Supplied information:
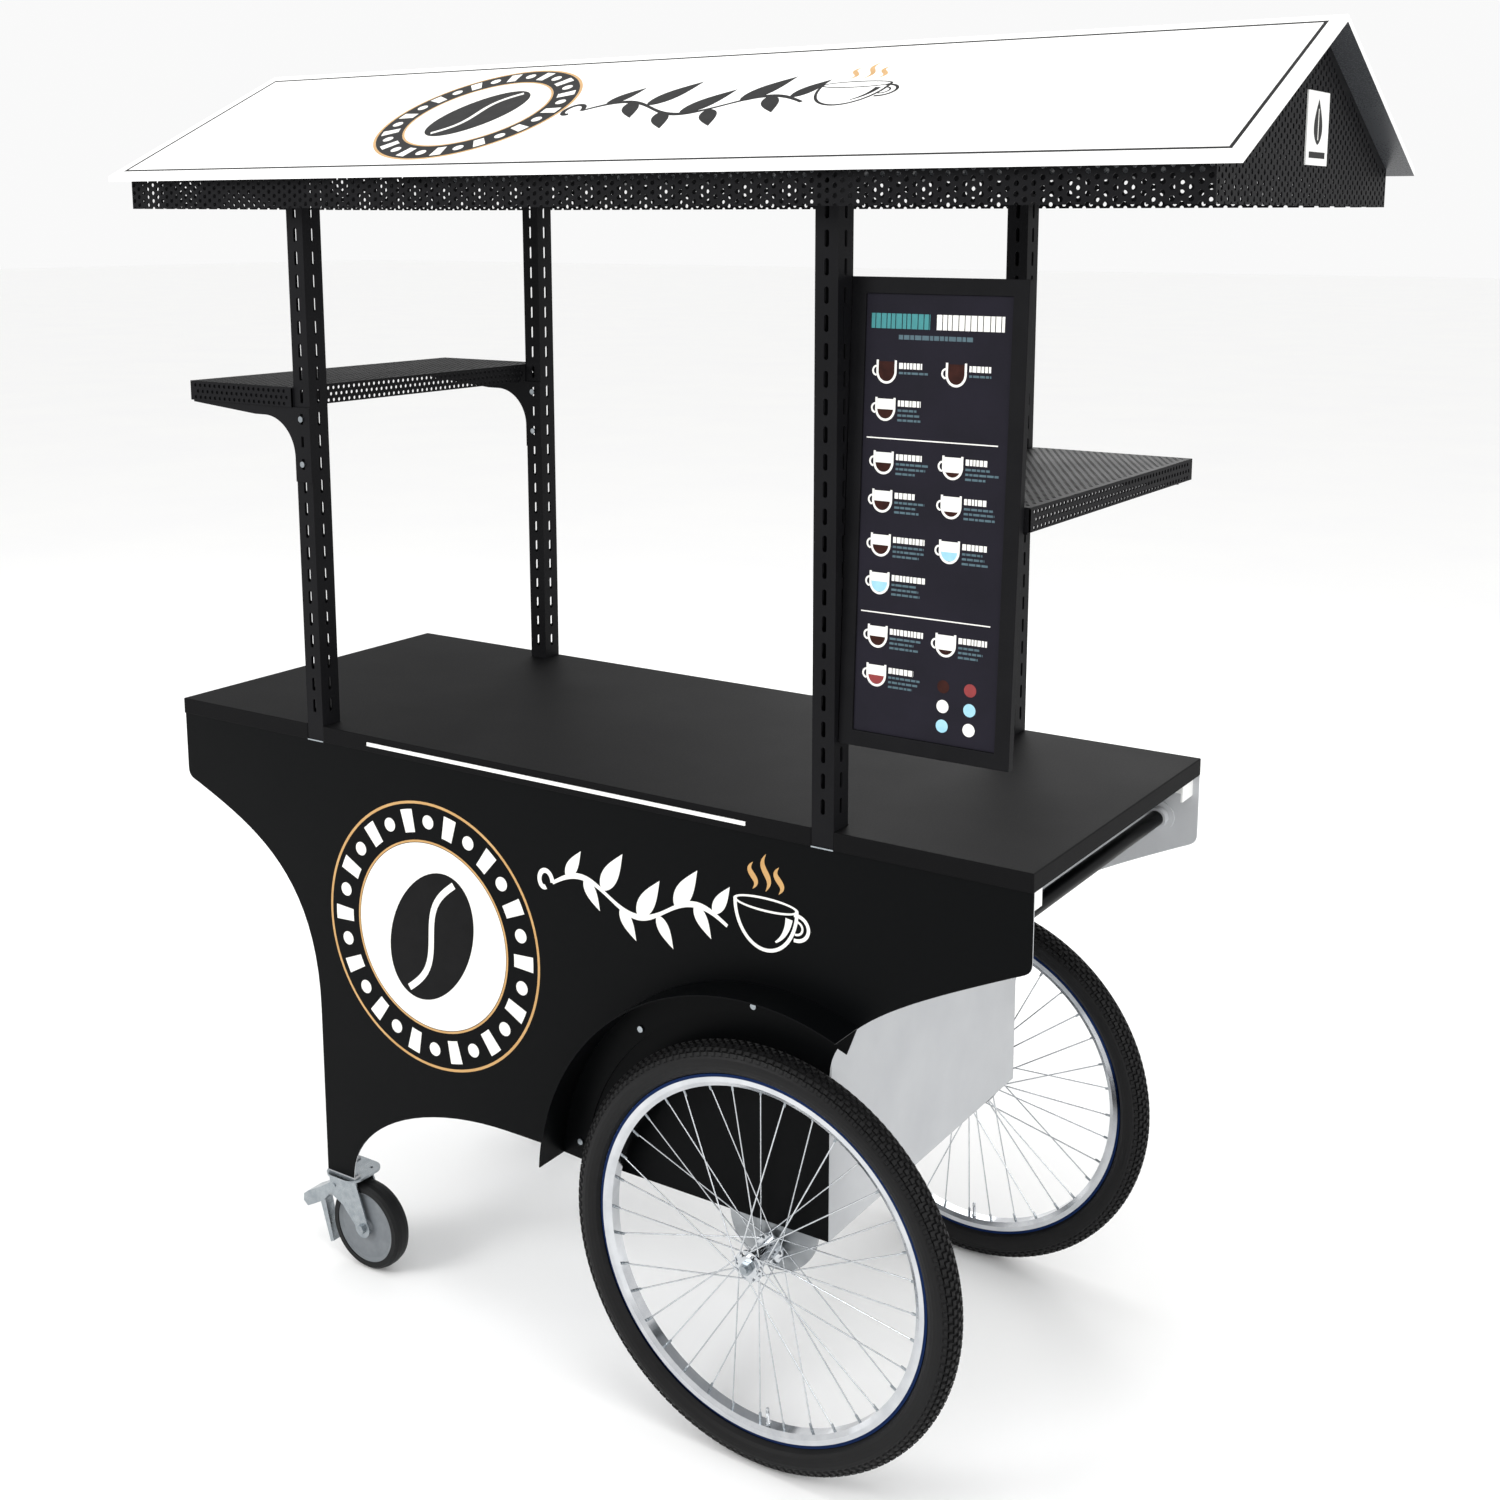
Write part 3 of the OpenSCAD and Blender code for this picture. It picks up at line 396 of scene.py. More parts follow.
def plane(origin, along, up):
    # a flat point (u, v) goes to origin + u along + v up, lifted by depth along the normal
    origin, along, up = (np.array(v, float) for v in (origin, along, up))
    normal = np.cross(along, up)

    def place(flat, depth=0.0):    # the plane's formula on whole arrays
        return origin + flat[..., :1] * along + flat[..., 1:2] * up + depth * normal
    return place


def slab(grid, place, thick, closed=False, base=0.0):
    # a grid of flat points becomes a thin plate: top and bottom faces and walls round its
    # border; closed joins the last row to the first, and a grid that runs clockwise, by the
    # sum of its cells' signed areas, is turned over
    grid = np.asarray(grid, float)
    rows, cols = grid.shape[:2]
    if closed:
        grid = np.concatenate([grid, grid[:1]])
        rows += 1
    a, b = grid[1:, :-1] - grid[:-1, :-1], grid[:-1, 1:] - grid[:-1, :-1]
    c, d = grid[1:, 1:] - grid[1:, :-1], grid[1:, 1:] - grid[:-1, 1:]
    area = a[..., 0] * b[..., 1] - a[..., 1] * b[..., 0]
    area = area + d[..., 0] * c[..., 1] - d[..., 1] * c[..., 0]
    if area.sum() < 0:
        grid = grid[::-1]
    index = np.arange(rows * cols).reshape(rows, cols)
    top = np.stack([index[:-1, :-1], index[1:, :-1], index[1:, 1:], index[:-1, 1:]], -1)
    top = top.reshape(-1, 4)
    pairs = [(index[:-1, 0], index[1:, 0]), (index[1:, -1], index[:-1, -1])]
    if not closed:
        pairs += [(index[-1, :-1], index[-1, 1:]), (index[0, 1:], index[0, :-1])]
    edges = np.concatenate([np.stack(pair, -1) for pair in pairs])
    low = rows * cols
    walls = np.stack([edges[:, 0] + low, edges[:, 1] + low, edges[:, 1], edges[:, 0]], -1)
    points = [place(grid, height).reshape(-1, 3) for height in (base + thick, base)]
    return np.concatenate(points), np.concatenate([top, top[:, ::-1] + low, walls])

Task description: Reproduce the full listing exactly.

Exercise result:
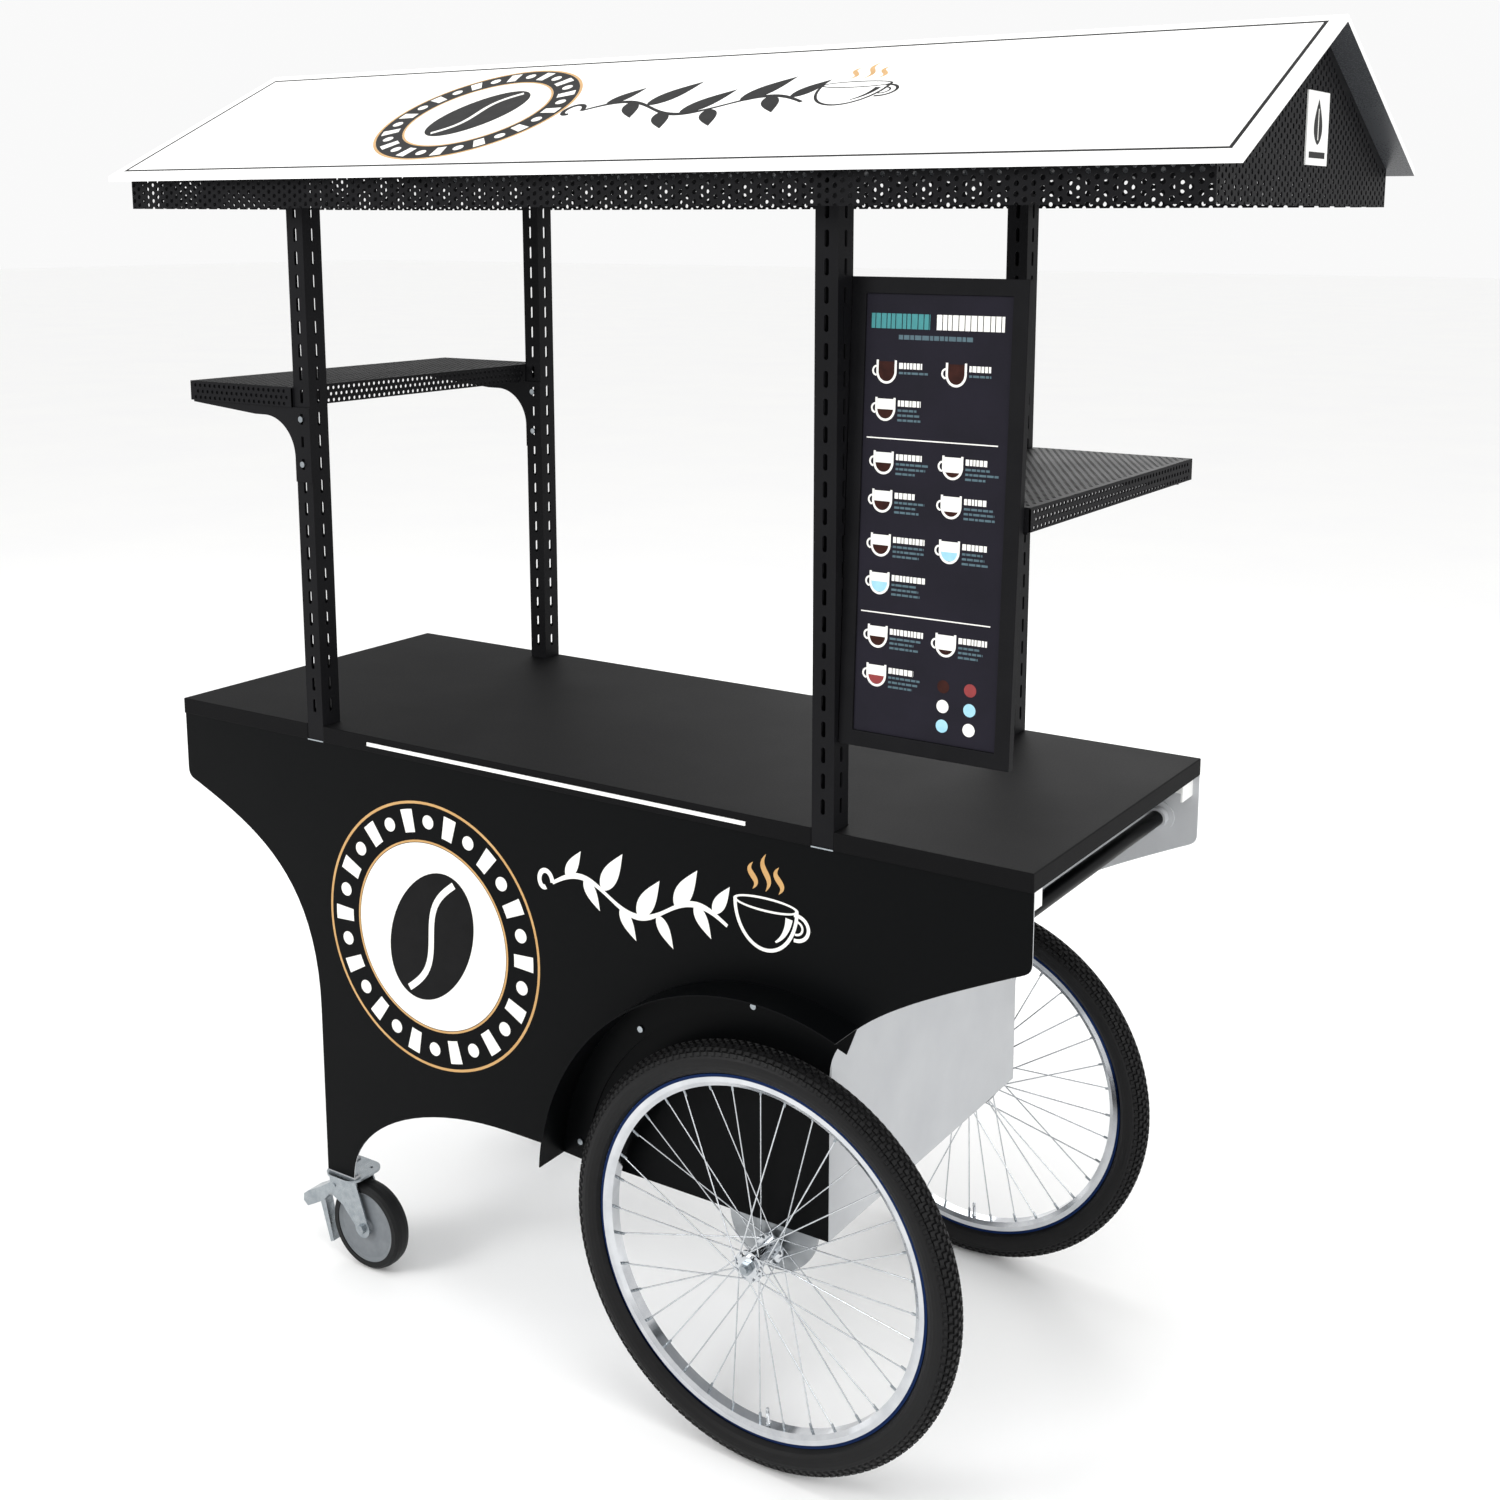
Write part 3 of the OpenSCAD and Blender code for this picture. It picks up at line 396 of scene.py. More parts follow.
def plane(origin, along, up):
    # a flat point (u, v) goes to origin + u along + v up, lifted by depth along the normal
    origin, along, up = (np.array(v, float) for v in (origin, along, up))
    normal = np.cross(along, up)

    def place(flat, depth=0.0):    # the plane's formula on whole arrays
        return origin + flat[..., :1] * along + flat[..., 1:2] * up + depth * normal
    return place


def slab(grid, place, thick, closed=False, base=0.0):
    # a grid of flat points becomes a thin plate: top and bottom faces and walls round its
    # border; closed joins the last row to the first, and a grid that runs clockwise, by the
    # sum of its cells' signed areas, is turned over
    grid = np.asarray(grid, float)
    rows, cols = grid.shape[:2]
    if closed:
        grid = np.concatenate([grid, grid[:1]])
        rows += 1
    a, b = grid[1:, :-1] - grid[:-1, :-1], grid[:-1, 1:] - grid[:-1, :-1]
    c, d = grid[1:, 1:] - grid[1:, :-1], grid[1:, 1:] - grid[:-1, 1:]
    area = a[..., 0] * b[..., 1] - a[..., 1] * b[..., 0]
    area = area + d[..., 0] * c[..., 1] - d[..., 1] * c[..., 0]
    if area.sum() < 0:
        grid = grid[::-1]
    index = np.arange(rows * cols).reshape(rows, cols)
    top = np.stack([index[:-1, :-1], index[1:, :-1], index[1:, 1:], index[:-1, 1:]], -1)
    top = top.reshape(-1, 4)
    pairs = [(index[:-1, 0], index[1:, 0]), (index[1:, -1], index[:-1, -1])]
    if not closed:
        pairs += [(index[-1, :-1], index[-1, 1:]), (index[0, 1:], index[0, :-1])]
    edges = np.concatenate([np.stack(pair, -1) for pair in pairs])
    low = rows * cols
    walls = np.stack([edges[:, 0] + low, edges[:, 1] + low, edges[:, 1], edges[:, 0]], -1)
    points = [place(grid, height).reshape(-1, 3) for height in (base + thick, base)]
    return np.concatenate(points), np.concatenate([top, top[:, ::-1] + low, walls])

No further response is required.